Deuxièmement, le projet géopolitique soviétique vient combler le vide laissé par la disparition de l’Allemagne comme grande puissance et l’attentisme de Londres et Washington vis-à-vis de cette région du monde. La théorie du Heartland[7] de Halford John MACKINDER est une lecture intéressante pour replacer cette conquête soviétique dans une perspective géopolitique.

Dans son célèbre article, MACKINDER postule l’existence d’un Heartland[8]. Forteresse inaccessible à l’influence maritime, installée au cœur du continent eurasiatique, le Heartland serait le pivot de l’Histoire. Il est borné au Nord par l’océan glacial Arctique.

Autour de ce Heartland existe le « croissant interne ». Nicholas J. SPYKMAN reprendra en partie la thèse de MACKINDER : il affirmera que le pivot n’est pas le Heartland mais ce croissant interne qu’il baptisera Rimland[9].

A l’extérieur de ce croissant interne (ou Rimland pour SPYKMAN) se situe le croissant externe ou insulaire.

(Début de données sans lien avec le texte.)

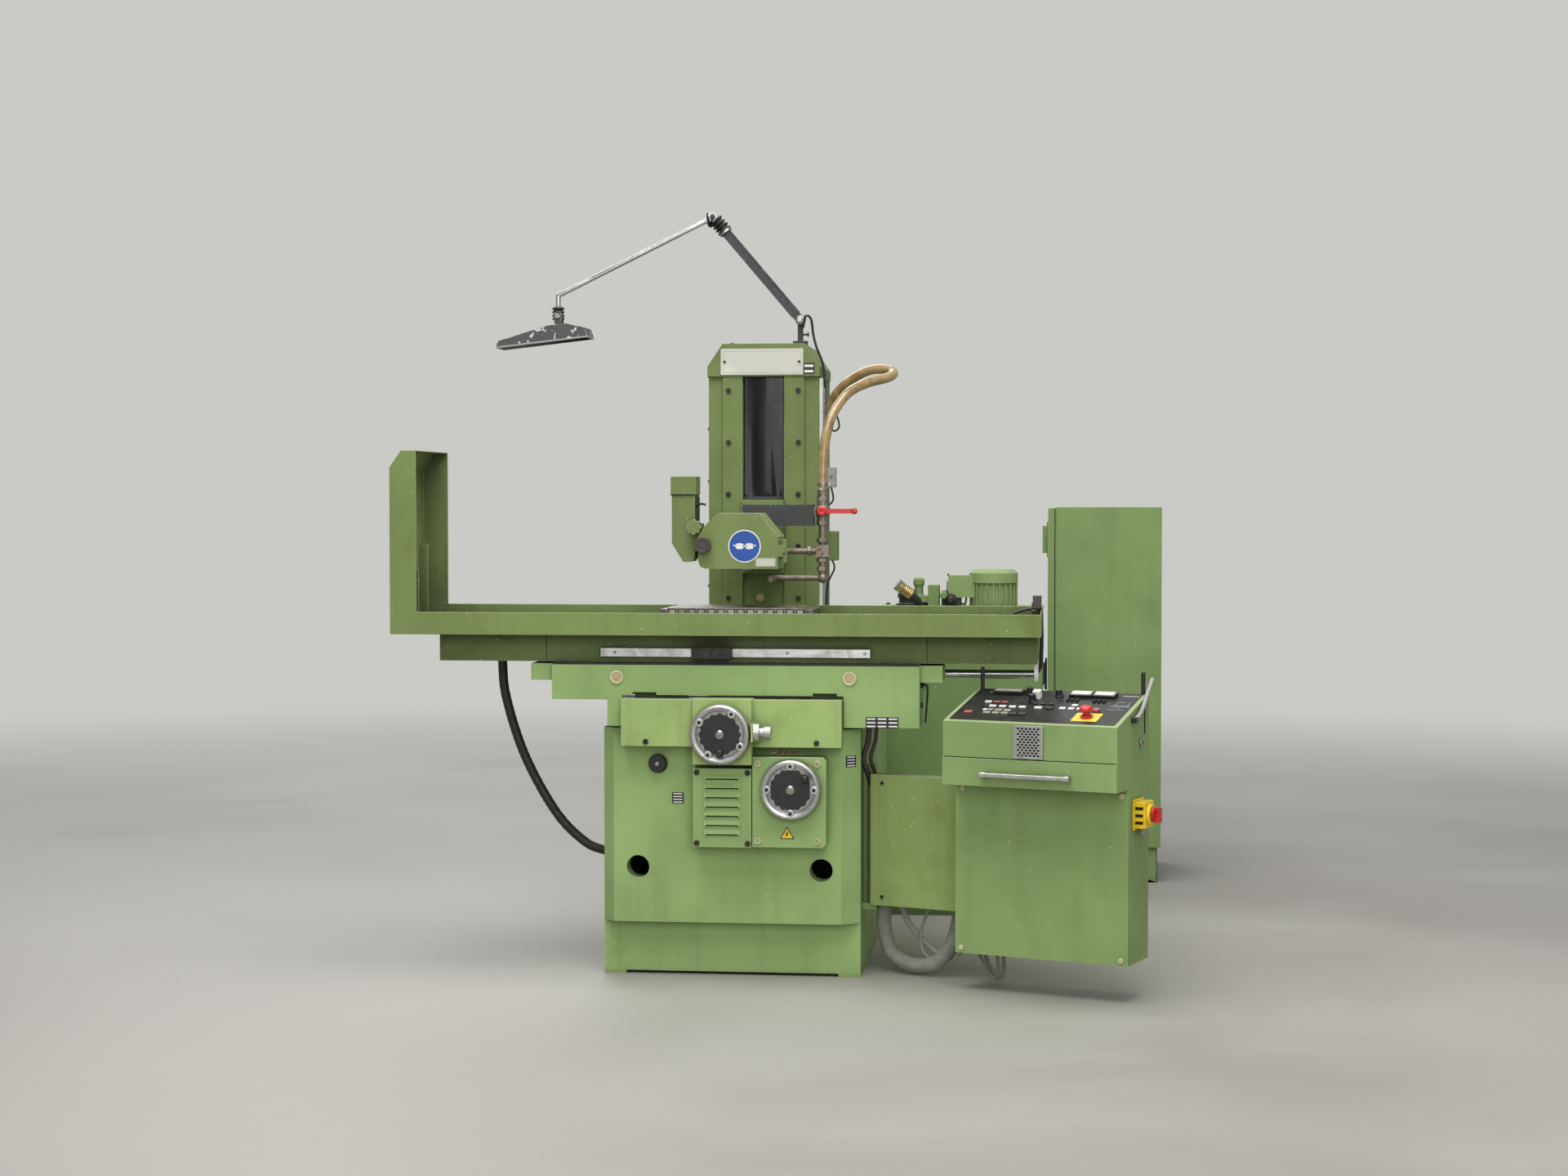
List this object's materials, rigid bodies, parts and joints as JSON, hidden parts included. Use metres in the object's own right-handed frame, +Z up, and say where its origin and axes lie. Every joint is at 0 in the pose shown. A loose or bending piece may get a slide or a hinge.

Il comprend, par exemple, les Amériques, une partie de l’Afrique et l’Australie.

MACKINDER résumera sa théorie par une célèbre formule : qui tient l’Europe de l’Est tient le Heartland, qui tient le Heartland contrôle l’île mondiale, qui domine l’île mondiale domine le monde ». SPYKMAN aura une formule différente pour exprimer sa lecture de la théorie du Heartland : « qui contrôle le Rimland contrôle l’Eurasie, qui gouverne l’Eurasie contrôle les destinées du monde ».

 

C’est à l’aune du projet géopolitique allemand pour l’hégémonie via le contrôle de l’Europe orientale et de la théorie du Heartland qu’il s’agit de replacer la conquête de la Mitteleuropa par l’Union soviétique.

 

En quoi cette conquête soviétique de la Mitteleuropa illustre la tentative de Moscou de découpler les croissants interne et externe de la théorie de Harold Mackinder pour le contrôle de l’Ile Monde ?

 

L’Union soviétique a vaincu l’Allemagne à l’Est. Le vide géopolitique laissé par la capitulation allemande n’est pas occupée par les vainqueurs à l’Ouest. Moscou s’y engouffre comme nouvelle puissance d’Europe centrale pour réaliser le projet allemand de Mitteleuropa (I). Cette prise de terres marque la volonté de l’empire soviétique, détenteur du Heartland, de découpler le croissant interne du croissant insulaire pour tenter de contrôler l’Ile Monde (II).

 

I – De la prise de terres en Europe centrale et la réalisation de la Mitteleuropa


 

La présence militaire soviétique en Europe de l’Est est décisive dans les processus de dégermanisation et de satellisation (A). C’était les pré-requis pour réaliser le projet de Mitteleuropa allemand à l’avantage de Moscou (B).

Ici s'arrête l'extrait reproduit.